Kolejnym wartym odwiedzenia miejscem jest Uniwersytet Wiktorii, którego budynki także utrzymane są w neogotyckim stylu i znajdujący się tuż obok park z pomnikiem Króla Edwarda VII na koniu. Oczywiście obowiązkowym punktem jest wjazd na wieżę CN Tower, z której rozciąga się panorama całego Toronto oraz jeziora Ontario. W ścisłym centrum największe wrażenie robi na mnie architektura z końca XIX i pierwszej połowy XX wieku, jak choćby stary ratusz miejski czy stacja kolejowa Union Station. Oczywiście ciekawej architektury jest tam o wiele więcej.

Stary ratusz Toronto

Stacja kolejowa Union Station i wieża CN Tower

Panorama Toronto z CN Tower

Od Toronto po Niagarę

Kanada w dość powszechnym stereotypie to kraj śniegów i niedźwiedzi, także tych polarnych, tymczasem część prowincji Ontario wciśnięta pomiędzy wielkie jeziora Ontario, Eire i Huron znajduje się bardziej na południe niż południowa Francja i jest jednym z dwóch rejonów Kanady, w którym produkuje się wino. Jadąc z Toronto na południe niemal wzdłuż brzegów jeziora Ontario mija się co chwila kolejne winnice, sady owocowe, a także lokalne browary ukryte pośród pół z rozpiętym na sznurkach chmielem. Taki krajobraz utrzymuje się aż do rzeki Niagara, która swój początek bierze w jeziorze Eire, a kończy się w jeziorze Ontario.

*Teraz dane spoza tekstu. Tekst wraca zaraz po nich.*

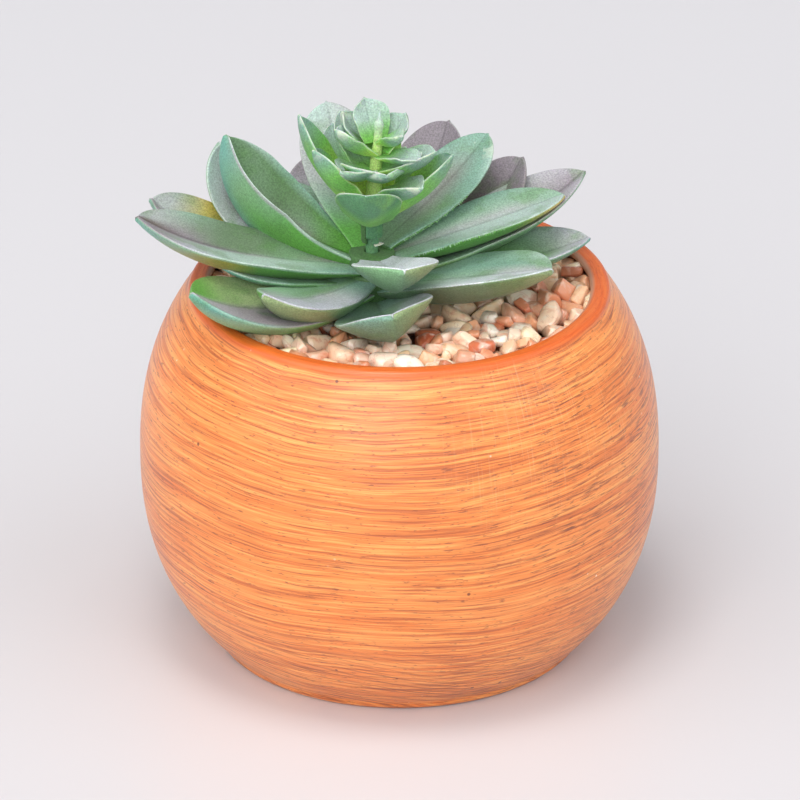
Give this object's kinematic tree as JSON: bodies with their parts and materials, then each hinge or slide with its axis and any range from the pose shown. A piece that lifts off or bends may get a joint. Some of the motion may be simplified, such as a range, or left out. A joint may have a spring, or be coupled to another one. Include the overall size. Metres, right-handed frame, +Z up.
{
  "type": "artificial potted succulent",
  "caption": "Artificial succulent with fleshy pointed leaves in stacked whorls and a small-leaved head, set in gravel in a glazed orange ball pot; a free-standing table or shelf ornament.",
  "frame": {"origin": "middle of the pot's flat foot, on the surface it stands on", "axes": "+Z up along the pot's axis, -Y towards the picture's viewer, +X to the viewer's right"},
  "size_m": [0.125, 0.125, 0.1394],
  "materials": {
    "glazed_clay": "satin orange glaze with fine brushed streaks",
    "hard_foam": "plain cut foam",
    "washed_gravel": "tumbled and washed, in cream, salmon and rust",
    "rod_plastic": "moulded green",
    "lower_leaf_plastic": "frosted grey-green with mauve creases",
    "upper_leaf_plastic": "frosted grey-green with mauve creases",
    "head_leaf_plastic": "bright green, frosted paler towards the tips"
  },
  "bodies": {
    "root": {"pot": "glazed_clay", "foam": "hard_foam", "gravel": "washed_gravel", "stem": "rod_plastic", "whorl_lower": "lower_leaf_plastic", "whorl_upper": "upper_leaf_plastic", "head": "head_leaf_plastic"}
  },
  "joints": []
}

Sama rzeka swoją szerokością i lesistymi brzegami w niektórych miejscach kojarzy mi się z Dunajem na pograniczu austriacko-słowackim, w innych miejscach, jak w słynnym Wirze (Whirpool) wyrzeźbiła głębokie kaniony o niemal pionowych skalnych ścianach.

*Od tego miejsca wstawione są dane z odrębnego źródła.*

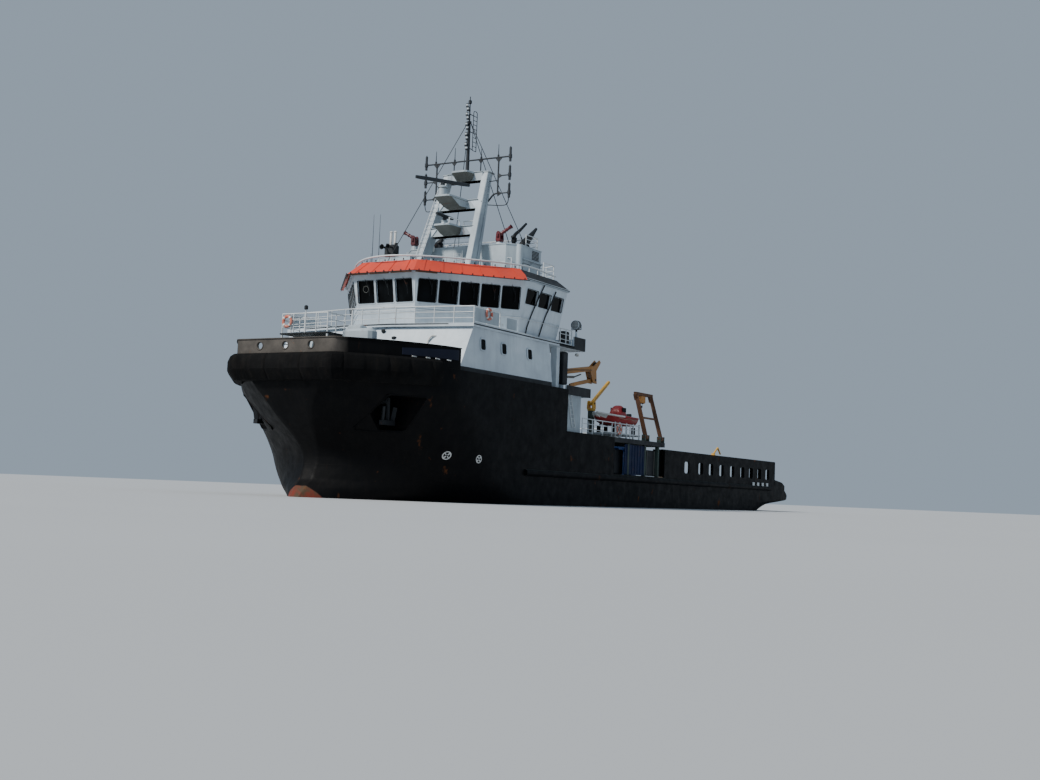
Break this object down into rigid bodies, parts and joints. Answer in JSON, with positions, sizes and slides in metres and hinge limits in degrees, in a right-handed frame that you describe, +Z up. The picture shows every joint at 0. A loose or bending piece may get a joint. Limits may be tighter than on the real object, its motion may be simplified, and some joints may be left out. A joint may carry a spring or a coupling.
{
  "type": "anchor-handling tug, 1:10 scale model",
  "caption": "Black-hulled anchor-handling tug with a white forward deckhouse, leaning wheelhouse, raked two-legged mast, towing winch and a long open working deck.",
  "frame": {"origin": "amidships on the centreline, at the waterline", "axes": "+X to the bow, +Y to port, +Z up"},
  "size_m": [6.312, 1.53, 3.16],
  "materials": {
    "hullBlack": "semi-matt",
    "fenderBlack": "matt",
    "houseWhite": "semi-gloss",
    "mastGrey": "semi-gloss",
    "visorOrange": "semi-gloss",
    "deckGreen": "matt",
    "glass": "clear",
    "darkSteel": "matt",
    "bronze": "bronze, satin",
    "monitorRed": "semi-gloss",
    "craneYellow": "semi-gloss",
    "davitOrange": "semi-gloss",
    "rustBrown": "matt, rusted",
    "boatRed": "semi-gloss",
    "winchBlue": "semi-gloss",
    "timber": "weathered",
    "railWhite": "semi-gloss",
    "antennaDark": "matt"
  },
  "bodies": {
    "ship": {"hull": "hullBlack", "bow_fender": "fenderBlack", "bow_bulwark": "hullBlack", "anchor_port": "darkSteel", "anchor_starboard": "darkSteel", "nozzle_port": "hullBlack", "nozzle_starboard": "hullBlack", "deckhouse": "houseWhite", "bridge_deck": "houseWhite", "wheelhouse_walls": "houseWhite", "wheelhouse_glazing": "glass", "bridge_console": "darkSteel", "wheelhouse_roof": "mastGrey", "sun_visor": "visorOrange", "exhaust_stack": "darkSteel", "mast": "mastGrey", "topmast": "antennaDark", "main_stays": "antennaDark", "windlass_frame": "mastGrey", "after_house": "houseWhite", "boat_deck": "deckGreen", "rescue_boat": "boatRed", "boat_cradle": "railWhite", "winch_frame": "winchBlue", "cargo_rail_port": "hullBlack", "cargo_rail_starboard": "hullBlack", "deck_sheathing": "timber", "casing_railing": "railWhite", "bridge_railing": "railWhite", "bow_platform": "railWhite", "boat_deck_railing_port": "railWhite", "boat_deck_railing_starboard": "railWhite"},
    "propeller_port": {"propeller_port": "bronze"},
    "rudder_port": {"rudder_port": "darkSteel"},
    "propeller_starboard": {"propeller_starboard": "bronze"},
    "rudder_starboard": {"rudder_starboard": "darkSteel"},
    "thruster_propeller_1": {"thruster_propeller_1": "bronze"},
    "thruster_propeller_2": {"thruster_propeller_2": "bronze"},
    "radar_scanner_large": {"radar_scanner_large": "antennaDark"},
    "radar_scanner_small": {"radar_scanner_small": "antennaDark"},
    "monitor_yoke_port": {"monitor_yoke_port": "monitorRed"},
    "monitor_barrel_port": {"monitor_barrel_port": "monitorRed"},
    "monitor_yoke_starboard": {"monitor_yoke_starboard": "monitorRed"},
    "monitor_barrel_starboard": {"monitor_barrel_starboard": "monitorRed"},
    "searchlight_port": {"searchlight_port": "darkSteel"},
    "searchlight_starboard": {"searchlight_starboard": "darkSteel"},
    "windlass_drums": {"windlass_drums": "mastGrey"},
    "davit_boom": {"davit_boom": "davitOrange"},
    "davit_jib": {"davit_jib": "davitOrange"},
    "crane_column": {"crane_column": "craneYellow"},
    "crane_boom": {"crane_boom": "craneYellow"},
    "boat_a_frame": {"boat_a_frame": "rustBrown"},
    "winch_drum_upper": {"winch_drum_upper": "darkSteel"},
    "winch_drum_lower": {"winch_drum_lower": "darkSteel"},
    "stern_roller": {"stern_roller": "darkSteel"},
    "towing_pin_port": {"towing_pin_port": "darkSteel"},
    "towing_pin_starboard": {"towing_pin_starboard": "darkSteel"},
    "rail_davit": {"rail_davit": "craneYellow"},
    "wheelhouse_door": {"wheelhouse_door": "houseWhite"},
    "after_house_door": {"after_house_door": "houseWhite"}
  },
  "joints": [
    {"name": "propeller_port_turn", "type": "hinge", "parent": "ship", "child": "propeller_port", "pos_m": [-2.43, 0.36, -0.23], "axis": [1, 0, 0], "continuous": true},
    {"name": "rudder_port_turn", "type": "hinge", "parent": "ship", "child": "rudder_port", "pos_m": [-2.6, 0.36, -0.2], "axis": [0, 0, 1], "range_deg": [-35, 35]},
    {"name": "propeller_starboard_turn", "type": "hinge", "parent": "ship", "child": "propeller_starboard", "pos_m": [-2.43, -0.36, -0.23], "axis": [1, 0, 0], "continuous": true},
    {"name": "rudder_starboard_turn", "type": "hinge", "parent": "ship", "child": "rudder_starboard", "pos_m": [-2.6, -0.36, -0.2], "axis": [0, 0, 1], "range_deg": [-35, 35]},
    {"name": "thruster_propeller_1_turn", "type": "hinge", "parent": "ship", "child": "thruster_propeller_1", "pos_m": [2.46, 0, -0.24], "axis": [0, 1, 0], "continuous": true},
    {"name": "thruster_propeller_2_turn", "type": "hinge", "parent": "ship", "child": "thruster_propeller_2", "pos_m": [2.13, 0, -0.24], "axis": [0, 1, 0], "continuous": true},
    {"name": "radar_scanner_large_turn", "type": "hinge", "parent": "ship", "child": "radar_scanner_large", "pos_m": [1.52, -0.02, 2.09], "axis": [0, 0, 1], "continuous": true},
    {"name": "radar_scanner_small_turn", "type": "hinge", "parent": "ship", "child": "radar_scanner_small", "pos_m": [1.51, 0, 1.855], "axis": [0, 0, 1], "continuous": true},
    {"name": "monitor_yoke_port_turn", "type": "hinge", "parent": "ship", "child": "monitor_yoke_port", "pos_m": [1.285, 0.295, 1.73], "axis": [0, 0, 1], "range_deg": [-170, 170]},
    {"name": "monitor_barrel_port_turn", "type": "hinge", "parent": "monitor_yoke_port", "child": "monitor_barrel_port", "pos_m": [1.285, 0.295, 1.775], "axis": [1, 0, 0], "range_deg": [-25, 40]},
    {"name": "monitor_yoke_starboard_turn", "type": "hinge", "parent": "ship", "child": "monitor_yoke_starboard", "pos_m": [1.285, -0.395, 1.745], "axis": [0, 0, 1], "range_deg": [-170, 170]},
    {"name": "monitor_barrel_starboard_turn", "type": "hinge", "parent": "monitor_yoke_starboard", "child": "monitor_barrel_starboard", "pos_m": [1.285, -0.395, 1.79], "axis": [-1, 0, 0], "range_deg": [-25, 40]},
    {"name": "searchlight_port_turn", "type": "hinge", "parent": "ship", "child": "searchlight_port", "pos_m": [0.83, 0.65, 1.18], "axis": [0, 0, 1], "range_deg": [-170, 170]},
    {"name": "searchlight_starboard_turn", "type": "hinge", "parent": "ship", "child": "searchlight_starboard", "pos_m": [0.83, -0.65, 1.18], "axis": [0, 0, 1], "range_deg": [-170, 170]},
    {"name": "windlass_drums_turn", "type": "hinge", "parent": "ship", "child": "windlass_drums", "pos_m": [2.56, 0, 0.9], "axis": [0, 1, 0], "continuous": true},
    {"name": "davit_boom_turn", "type": "hinge", "parent": "ship", "child": "davit_boom", "pos_m": [0.9, 0.56, 0.835], "axis": [0, 0, 1], "range_deg": [-110, 15]},
    {"name": "davit_jib_turn", "type": "hinge", "parent": "davit_boom", "child": "davit_jib", "pos_m": [0.4, 0.56, 0.885], "axis": [0, 1, 0], "range_deg": [0, 85]},
    {"name": "crane_column_turn", "type": "hinge", "parent": "ship", "child": "crane_column", "pos_m": [0.085, 0.39, 0.7], "axis": [0, 0, 1], "range_deg": [-75, 100]},
    {"name": "crane_boom_turn", "type": "hinge", "parent": "crane_column", "child": "crane_boom", "pos_m": [0.085, 0.39, 0.745], "axis": [0, 1, 0], "range_deg": [-5, 45]},
    {"name": "boat_a_frame_turn", "type": "hinge", "parent": "ship", "child": "boat_a_frame", "pos_m": [-0.275, 0.725, 0.516], "axis": [1, 0, 0], "range_deg": [-60, 0]},
    {"name": "winch_drum_upper_turn", "type": "hinge", "parent": "ship", "child": "winch_drum_upper", "pos_m": [-0.595, 0, 0.435], "axis": [0, 1, 0], "continuous": true},
    {"name": "winch_drum_lower_turn", "type": "hinge", "parent": "ship", "child": "winch_drum_lower", "pos_m": [-0.685, 0, 0.325], "axis": [0, 1, 0], "continuous": true},
    {"name": "stern_roller_turn", "type": "hinge", "parent": "ship", "child": "stern_roller", "pos_m": [-3.14, 0, 0.115], "axis": [0, 1, 0], "continuous": true},
    {"name": "towing_pin_port_rise", "type": "slide", "parent": "ship", "child": "towing_pin_port", "axis": [0, 0, 1], "range_m": [0, 0.12]},
    {"name": "towing_pin_starboard_rise", "type": "slide", "parent": "ship", "child": "towing_pin_starboard", "axis": [0, 0, 1], "range_m": [0, 0.12]},
    {"name": "rail_davit_turn", "type": "hinge", "parent": "ship", "child": "rail_davit", "pos_m": [-1.505, 0.69, 0.45], "axis": [0, 0, 1], "range_deg": [-90, 90]},
    {"name": "wheelhouse_door_hinge", "type": "hinge", "parent": "ship", "child": "wheelhouse_door", "pos_m": [1.01092, 0.036, 1.18], "axis": [0.1676, 0, -0.9859], "range_deg": [0, 95]},
    {"name": "after_house_door_hinge", "type": "hinge", "parent": "ship", "child": "after_house_door", "pos_m": [0.837, 0.194, 0.6], "axis": [0, 0, -1], "range_deg": [0, 110]}
  ]
}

Urokliwe miasteczko Niagara-on-the-lake to jedna z atrakcji turystycznych

Rzeka Niagara, widok z Kanady na USA

Rzeka Niagara, lewy brzeg to Kanada, prawy to USA

Wir (Whirlpool), to wyrzeźbiony przez wody rzeki Niagara zbiornik, do którego wpadają one z impetem, tworząc spektakularne wiry. Nad brzegami zbiornika po stronie kanadyjskiej kursuje kolejka linowa

Oczywiście najbardziej spektakularnym jej miejscem są wodospady Niagara. Oglądanie ich na zdjęciach czy na filmie nie daje pojęcia o ich wielkości, masach spadającej wody, hałasie jaki to wywołuje oraz wzbijanych w powietrze chmurach wody, która opada niczym deszcz po kanadyjskiej stronie rzeki. Rzeka Niagara w całej swojej długości stanowi bowiem granicę pomiędzy Kanadą i USA. Zdecydowanie bardziej spektakularnie prezentuje się wodospad zwany podkową, który położony jest na samej granicy. Dzięki kształtowi samego progu można stać niemal tuż nad wodą przed tym jak załamie się i spadnie, obserwując jednocześnie większą część wodnej ściany walącej się z łoskotem w dół.

Wodospady Niagara, na pierwszym planie tzw. podkowa

Samo kanadyjskie miasto Niagara Falls (po stronie USA jest drugie miasto o tej samej nazwie) nie robi już jednak tak dobrego wrażenia. To takie małe kanadyjskie Las Vegas pełne kasyn i doklejonych do nich hoteli.

Wodospady Niagara były ostatnim punktem mojej wyprawy do Kanady. Pozostało już tylko wrócić na lotnisko Pearson, na którym można napić się piwa Rush, oficjalnego piwa tego kanadyjskiego zespołu z Toronto, którego jeden z utworów – zatytułowany YYZ – zainspirowany był kodem Morse'a nadawanym przez radiolatarnię tego lotniska.